• _INFORMATION GIVEN_

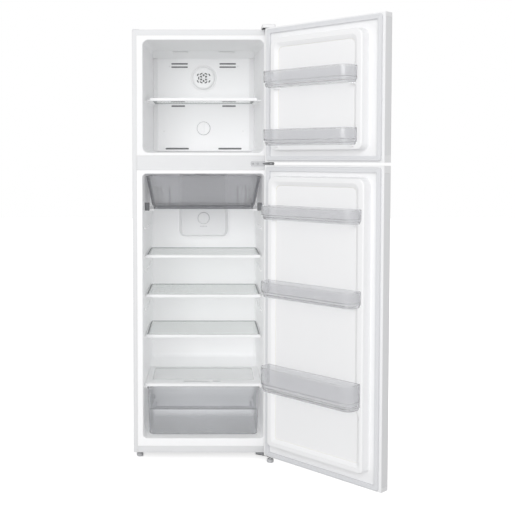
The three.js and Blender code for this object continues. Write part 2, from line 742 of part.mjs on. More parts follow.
// The crisper drawer: an open tray with a finger scoop across its front.
function crisperDrawer() {
  const { topHalf, bottomHalf, low, high, front, topFront, back, wall } = CRISPER;
  const body = (inset, top) => {
    const share = (top - low) / (high - low);
    const at = (a, b) => a + (b - a) * share;
    const radius = 14 - inset;
    const bottom = roundedRect(
      [-bottomHalf + inset, bottomHalf - inset],
      [front + inset, back - inset],
      radius,
      3,
    );
    const rim = roundedRect(
      [-at(bottomHalf, topHalf) + inset, at(bottomHalf, topHalf) - inset],
      [at(front, topFront) + inset, at(back, CRISPER_TOP_BACK) - inset],
      radius,
      3,
    );
    return loft([ringAtHeight(bottom, low + inset), ringAtHeight(rim, top)]);
  };
  const scoop = (grow) => {
    const slope = (topFront - front) / (high - low);
    const face = (z) => front + (z - low) * slope;
    const bottom = SCOOP.height - grow;
    const top = high - 22 + grow;
    const ring = (half, y, [from, to]) => {
      const reach = half + grow;
      return ringAtDepth([[-reach, from], [reach, from], [reach, to], [-reach, to]], y);
    };
    return loft([
      ring(SCOOP.half, front - 20, [bottom, top]),
      ring(SCOOP.half, face(SCOOP.height), [bottom, top]),
      ring(SCOOP.innerHalf, face(SCOOP.height) + SCOOP.depth + grow, [bottom, bottom + 12 + 2 * grow]),
    ]);
  };
  return cut(body(0, high), scoop(0), cut(body(wall, high + 5), scoop(wall)));
}

function crisperCoverFrame() {
  const { half, front, back, low, high, band, side } = CRISPER_COVER;
  const frame = prism("z", roundedRect([-half, half], [front, back], [4, 4, 2, 2], 2), low, high);
  const window = box([-half + side, half - side], [front + band, back - side], [low - 1, high + 1]);
  const under = box([-half + side, half - side], [front + 4, front + band + 1], [low - 1, high - 4]);
  const slot = box(
    [SLIDER_SLOT.low, SLIDER_SLOT.high],
    [SLIDER_SLOT.y - SLIDER_SLOT.depth / 2, SLIDER_SLOT.y + SLIDER_SLOT.depth / 2],
    [high - 6, high + 1],
  );
  const rebate = box(
    [-half + side - 6, half - side + 6],
    [front + band - 6, back - side + 6],
    [high - 7, high + 1],
  );
  return cut(frame, window, under, slot, rebate).intersect(fridgeSpace(-GAP));
}

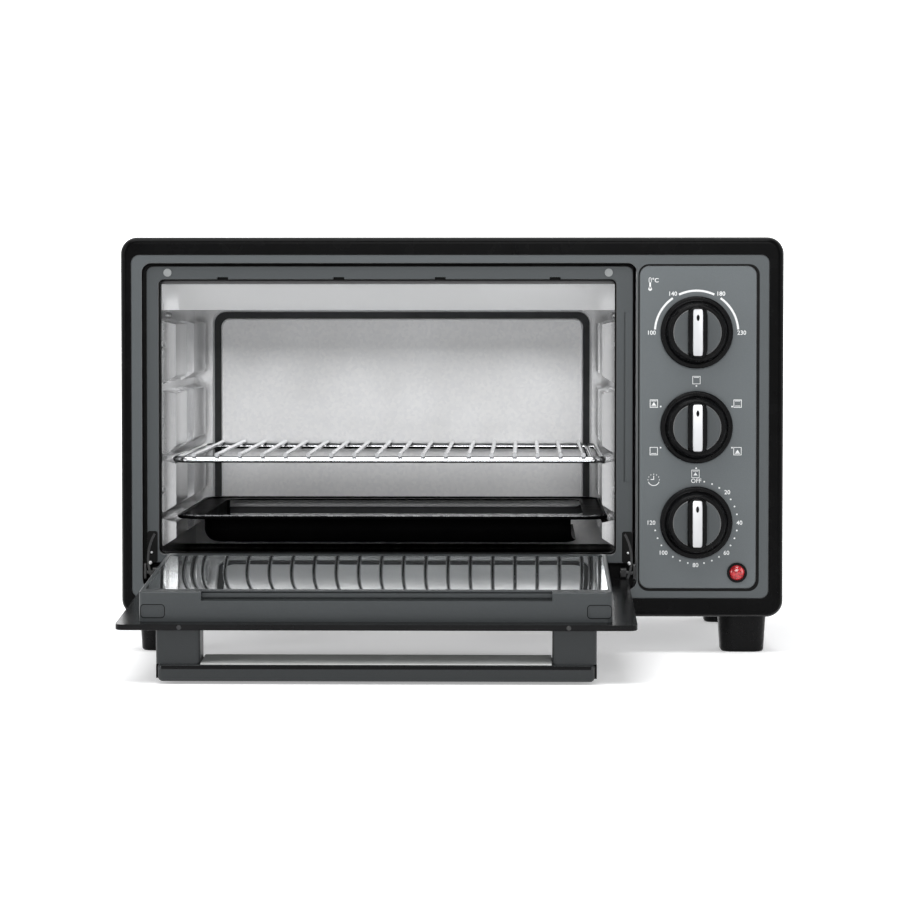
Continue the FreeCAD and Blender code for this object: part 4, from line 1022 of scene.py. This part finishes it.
# Name, place, target, size, power in watts.
LIGHTS = (
    ("top_box", (-0.25, -0.9, 2.0), OVEN_MIDDLE, (1.8, 1.2), 34),
    ("left_box", (-1.9, -1.2, 0.9), OVEN_MIDDLE, (0.8, 1.4), 16),
    ("right_box", (1.9, -1.0, 0.9), OVEN_MIDDLE, (0.6, 1.4), 9),
    ("front_fill", (0.1, -2.9, 0.95), (0, 0.1, 0.15), (1.2, 0.7), 20),
    ("backdrop_light", (0, 1.2, 2.6), (0, 3.6, 1.0), (3.0, 1.0), 120),
)
SKY_COLOUR = (0.96, 0.98, 1.0, 1)
SKY_STRENGTH = 0.26


def look_at(item, target):
    item.rotation_euler = (Vector(target) - item.location).to_track_quat("-Z", "Y").to_euler()


def add_camera():
    data = bpy.data.cameras.new("camera")
    data.lens = LENS
    data.sensor_width = SENSOR
    camera = bpy.data.objects.new("camera", data)
    bpy.context.collection.objects.link(camera)
    camera.location = EYE
    look_at(camera, LOOK_AT)
    bpy.context.scene.camera = camera


def add_stage():
    """A pale floor that curves up into a backdrop."""
    profile = [(FLOOR_NEAR, 0.0), (FLOOR_FAR, 0.0)]
    profile += arc_points(FLOOR_FAR, BEND_RADIUS, BEND_RADIUS, -90, 0, 8)[1:]
    profile.append((FLOOR_FAR + BEND_RADIUS, BACKDROP_TOP))
    verts = [(x, y, z) for y, z in profile for x in (-FLOOR_HALF_WIDTH, FLOOR_HALF_WIDTH)]
    faces = [(i, i + 1, i + 3, i + 2) for i in range(0, len(verts) - 2, 2)]
    mesh = bpy.data.meshes.new("studio_floor")
    mesh.from_pydata(verts, [], faces)
    mesh.shade_smooth()
    floor = bpy.data.objects.new("studio_floor", mesh)
    floor.data.materials.append(floor_paint())
    bpy.context.collection.objects.link(floor)


def add_light(name, place, target, size, power):
    data = bpy.data.lights.new(name, "AREA")
    data.shape = "RECTANGLE"
    data.size, data.size_y = size
    data.energy = power
    light = bpy.data.objects.new(name, data)
    light.location = place
    bpy.context.collection.objects.link(light)
    look_at(light, target)


def add_lighting():
    for row in LIGHTS:
        add_light(*row)
    world = bpy.data.worlds.new("studio")
    world.use_nodes = True
    sky = world.node_tree.nodes["Background"]
    sky.inputs["Color"].default_value = SKY_COLOUR
    sky.inputs["Strength"].default_value = SKY_STRENGTH
    bpy.context.scene.world = world
    bpy.context.scene.view_settings.view_transform = "Standard"


add_camera()
add_stage()
add_lighting()
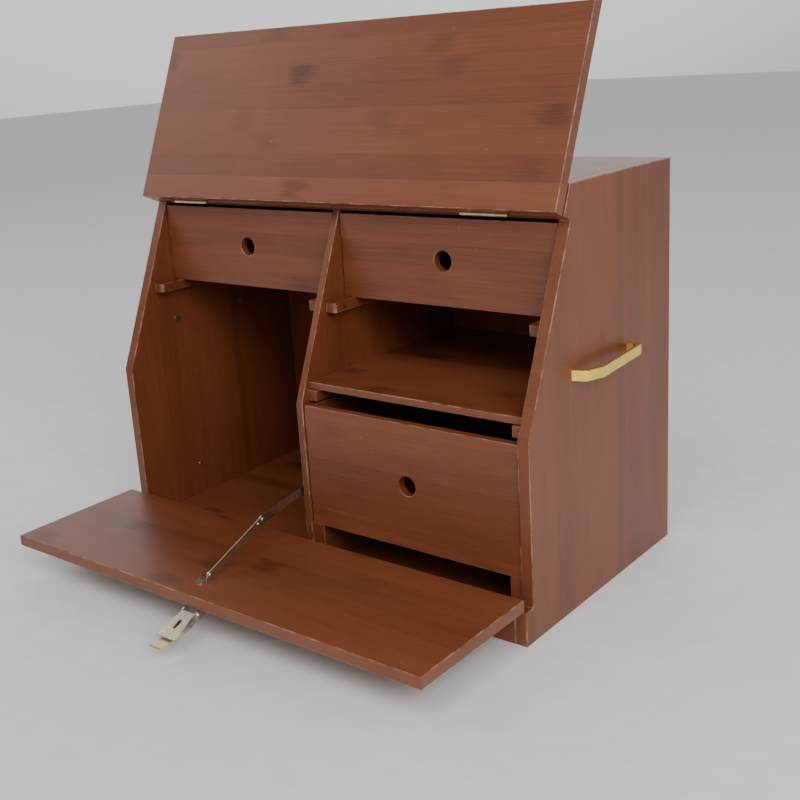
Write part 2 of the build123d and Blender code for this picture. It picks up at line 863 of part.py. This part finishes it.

• _GOAL_
Print the listing above in its entirety, with every line exact.

• _RESPONSE TO THE EXERCISE_
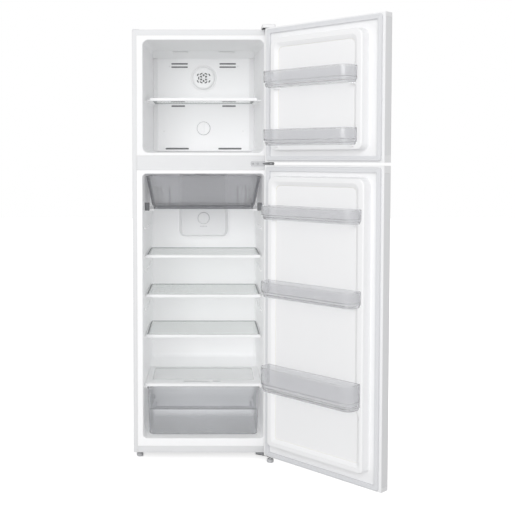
The three.js and Blender code for this object continues. Write part 2, from line 742 of part.mjs on. More parts follow.
// The crisper drawer: an open tray with a finger scoop across its front.
function crisperDrawer() {
  const { topHalf, bottomHalf, low, high, front, topFront, back, wall } = CRISPER;
  const body = (inset, top) => {
    const share = (top - low) / (high - low);
    const at = (a, b) => a + (b - a) * share;
    const radius = 14 - inset;
    const bottom = roundedRect(
      [-bottomHalf + inset, bottomHalf - inset],
      [front + inset, back - inset],
      radius,
      3,
    );
    const rim = roundedRect(
      [-at(bottomHalf, topHalf) + inset, at(bottomHalf, topHalf) - inset],
      [at(front, topFront) + inset, at(back, CRISPER_TOP_BACK) - inset],
      radius,
      3,
    );
    return loft([ringAtHeight(bottom, low + inset), ringAtHeight(rim, top)]);
  };
  const scoop = (grow) => {
    const slope = (topFront - front) / (high - low);
    const face = (z) => front + (z - low) * slope;
    const bottom = SCOOP.height - grow;
    const top = high - 22 + grow;
    const ring = (half, y, [from, to]) => {
      const reach = half + grow;
      return ringAtDepth([[-reach, from], [reach, from], [reach, to], [-reach, to]], y);
    };
    return loft([
      ring(SCOOP.half, front - 20, [bottom, top]),
      ring(SCOOP.half, face(SCOOP.height), [bottom, top]),
      ring(SCOOP.innerHalf, face(SCOOP.height) + SCOOP.depth + grow, [bottom, bottom + 12 + 2 * grow]),
    ]);
  };
  return cut(body(0, high), scoop(0), cut(body(wall, high + 5), scoop(wall)));
}

function crisperCoverFrame() {
  const { half, front, back, low, high, band, side } = CRISPER_COVER;
  const frame = prism("z", roundedRect([-half, half], [front, back], [4, 4, 2, 2], 2), low, high);
  const window = box([-half + side, half - side], [front + band, back - side], [low - 1, high + 1]);
  const under = box([-half + side, half - side], [front + 4, front + band + 1], [low - 1, high - 4]);
  const slot = box(
    [SLIDER_SLOT.low, SLIDER_SLOT.high],
    [SLIDER_SLOT.y - SLIDER_SLOT.depth / 2, SLIDER_SLOT.y + SLIDER_SLOT.depth / 2],
    [high - 6, high + 1],
  );
  const rebate = box(
    [-half + side - 6, half - side + 6],
    [front + band - 6, back - side + 6],
    [high - 7, high + 1],
  );
  return cut(frame, window, under, slot, rebate).intersect(fridgeSpace(-GAP));
}

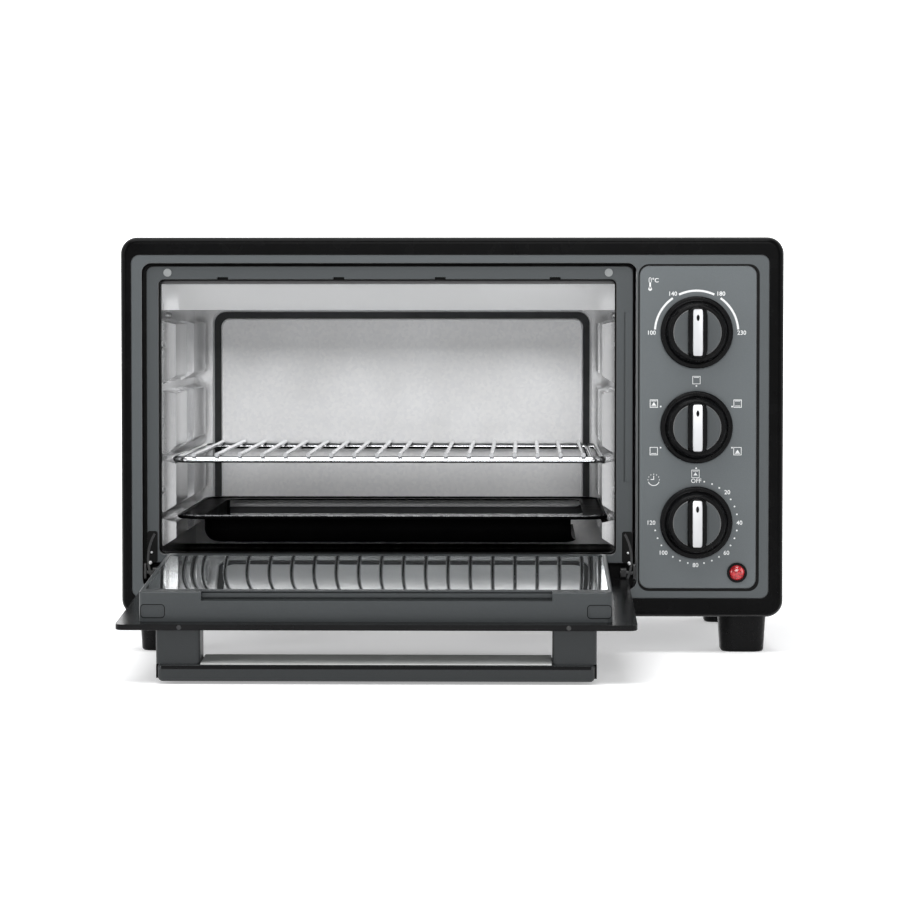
Continue the FreeCAD and Blender code for this object: part 4, from line 1022 of scene.py. This part finishes it.
# Name, place, target, size, power in watts.
LIGHTS = (
    ("top_box", (-0.25, -0.9, 2.0), OVEN_MIDDLE, (1.8, 1.2), 34),
    ("left_box", (-1.9, -1.2, 0.9), OVEN_MIDDLE, (0.8, 1.4), 16),
    ("right_box", (1.9, -1.0, 0.9), OVEN_MIDDLE, (0.6, 1.4), 9),
    ("front_fill", (0.1, -2.9, 0.95), (0, 0.1, 0.15), (1.2, 0.7), 20),
    ("backdrop_light", (0, 1.2, 2.6), (0, 3.6, 1.0), (3.0, 1.0), 120),
)
SKY_COLOUR = (0.96, 0.98, 1.0, 1)
SKY_STRENGTH = 0.26


def look_at(item, target):
    item.rotation_euler = (Vector(target) - item.location).to_track_quat("-Z", "Y").to_euler()


def add_camera():
    data = bpy.data.cameras.new("camera")
    data.lens = LENS
    data.sensor_width = SENSOR
    camera = bpy.data.objects.new("camera", data)
    bpy.context.collection.objects.link(camera)
    camera.location = EYE
    look_at(camera, LOOK_AT)
    bpy.context.scene.camera = camera


def add_stage():
    """A pale floor that curves up into a backdrop."""
    profile = [(FLOOR_NEAR, 0.0), (FLOOR_FAR, 0.0)]
    profile += arc_points(FLOOR_FAR, BEND_RADIUS, BEND_RADIUS, -90, 0, 8)[1:]
    profile.append((FLOOR_FAR + BEND_RADIUS, BACKDROP_TOP))
    verts = [(x, y, z) for y, z in profile for x in (-FLOOR_HALF_WIDTH, FLOOR_HALF_WIDTH)]
    faces = [(i, i + 1, i + 3, i + 2) for i in range(0, len(verts) - 2, 2)]
    mesh = bpy.data.meshes.new("studio_floor")
    mesh.from_pydata(verts, [], faces)
    mesh.shade_smooth()
    floor = bpy.data.objects.new("studio_floor", mesh)
    floor.data.materials.append(floor_paint())
    bpy.context.collection.objects.link(floor)


def add_light(name, place, target, size, power):
    data = bpy.data.lights.new(name, "AREA")
    data.shape = "RECTANGLE"
    data.size, data.size_y = size
    data.energy = power
    light = bpy.data.objects.new(name, data)
    light.location = place
    bpy.context.collection.objects.link(light)
    look_at(light, target)


def add_lighting():
    for row in LIGHTS:
        add_light(*row)
    world = bpy.data.worlds.new("studio")
    world.use_nodes = True
    sky = world.node_tree.nodes["Background"]
    sky.inputs["Color"].default_value = SKY_COLOUR
    sky.inputs["Strength"].default_value = SKY_STRENGTH
    bpy.context.scene.world = world
    bpy.context.scene.view_settings.view_transform = "Standard"


add_camera()
add_stage()
add_lighting()
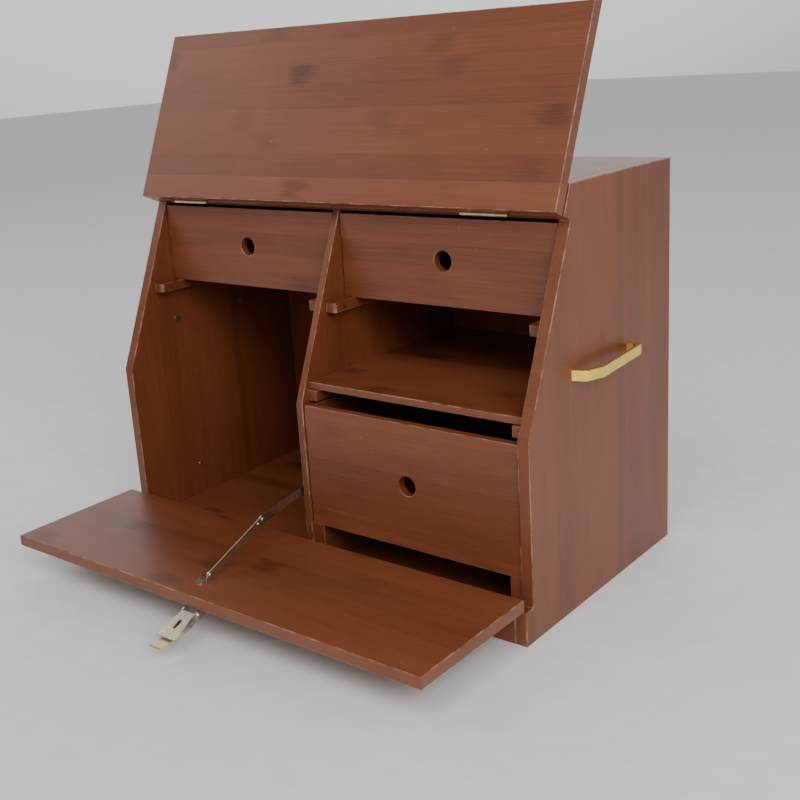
Write part 2 of the build123d and Blender code for this picture. It picks up at line 863 of part.py. This part finishes it.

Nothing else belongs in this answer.